If you’re a small business owner like I am, one of your responsibilities is probably sales. Doing sales is something I’ve never been formally trained to do; it’s something I’ve learned along the way through reading, listening to talks, and practice. I know if I improved my sales skills, my business would grow. That’s the reason I’m attending a sales conference in February.
Jeffrey Gitomer is one of the speakers at The Art of Sales, and a “sales expert”. I didn’t recognize his name, but I did recognize the name of his best-selling book, “The Little Red Book of Selling.” He writes about 12.5 principles of sales greatness in his book. Here are three of his principles that resonated with me:
Principle #4: It’s all about value, it’s all about relationship, it’s not all about price.
Gitomer writes that competing on price is hard and it doesn’t cultivate customer loyalty. Only value and relationship building can create that. The more value you give away freely, the higher the perceived value will be of what you are selling. “Give first. Become known as a resource, not a salesperson. Your value is lined to your knowledge and your willingness to help others.”
One of my rookie mistakes in selling was trying to compete solely on price. I was meeting with a potential customer about a new website and I asked him about his budget. He answered me by telling me about a Craigslist ad he had seen advertising a website for $500. In the excitement of the moment, I quickly responded that I could beat that price. What I didn’t think about was how the product and service I was offering compared to what the Craigslist ad offered. First of all, the quality of website and the service we offered was a higher value. Second of all, I had a relationship with this person (he was a friend). My price should have reflected those things.
While doing that project was a valuable experience, I would have done things differently. That’s part of the learning process of being a newbie salesperson and a new business owner. I’m no longer offering $500 website – in fact, the last website I sold was for $5000. While the quality of our product and service has improved greatly in our first two years of business, it has not increased 10 times. The price difference represents a better understanding of what our customers value.
Principle #7: Engage me and you can make me convince myself.
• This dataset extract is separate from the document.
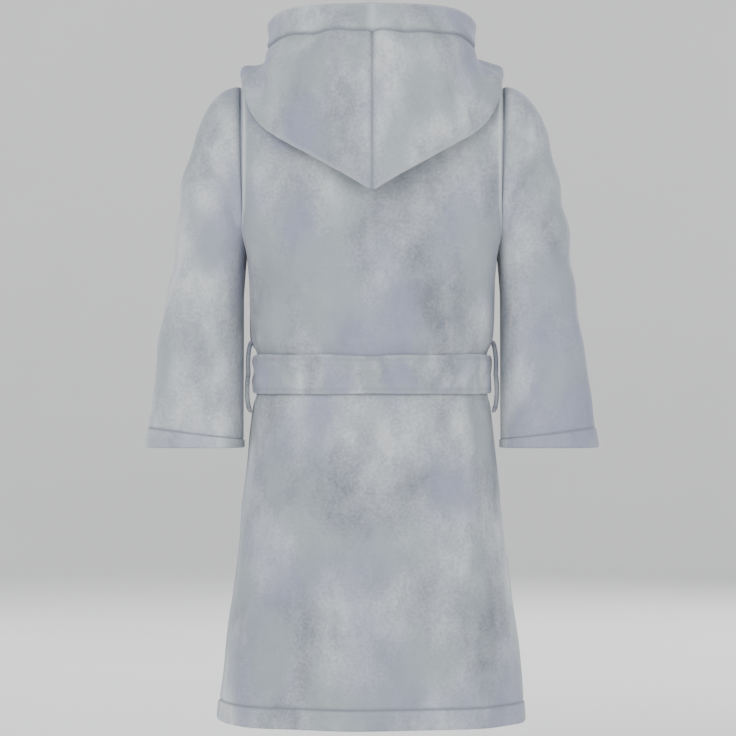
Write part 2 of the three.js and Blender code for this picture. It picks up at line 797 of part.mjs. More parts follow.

Gitomer says that failing to ask good questions is a major weakness of every salesperson. Good questions engage customers. Good questions make customers think. People don’t like to be sold, but they do like to buy. If you can guide your customers and let them make their own decisions, the rest is easy.
As a customer, I hate a hard sell. I once had attended a free webinar given by a “SEO expert”, following by a (also free) one-hour consultation with him. At the end of the conversation he gave me a hard sell on his online SEO course. The cost was $5000, but if I registered today then I could save $2000. The reason he told me for the one-day incentive was that he only wanted decisive people in his class. What I thought in my head was he was actually looking to get impulsive people into his class.
When a salesperson is trying to pressure or push me into buying something, then I feel like he or she is trying to trick me. I hate that feeling. There’s a better way to do sales. If you truly believe in the value of your product, then all you need to do is communicate it accurately to your prospective customer and let them make their own decision. It’s actually better to let your customer come to their own decision on their own, because it means that they truly believe that the value of your product is worth the cost. And that’s the type of customer that you want to build your business around.
Principle #10: Reduce their risk and you’ll convert selling to buying.
Risk is a hurdle that all buyers have to get over. “A risk of purchase is some mental or physical barrier, real or imagined that causes a person to hesitate or rethink ownership.” Figure out the risks for your customers in buying your product and find ways to reduce or eliminate them.
I guess this is why refunds and 100% money-back guarantees were created – to reduce the risk of purchasing a product. This principle makes sense, yet it is something that I have yet to thoroughly think through and implement in my sales process.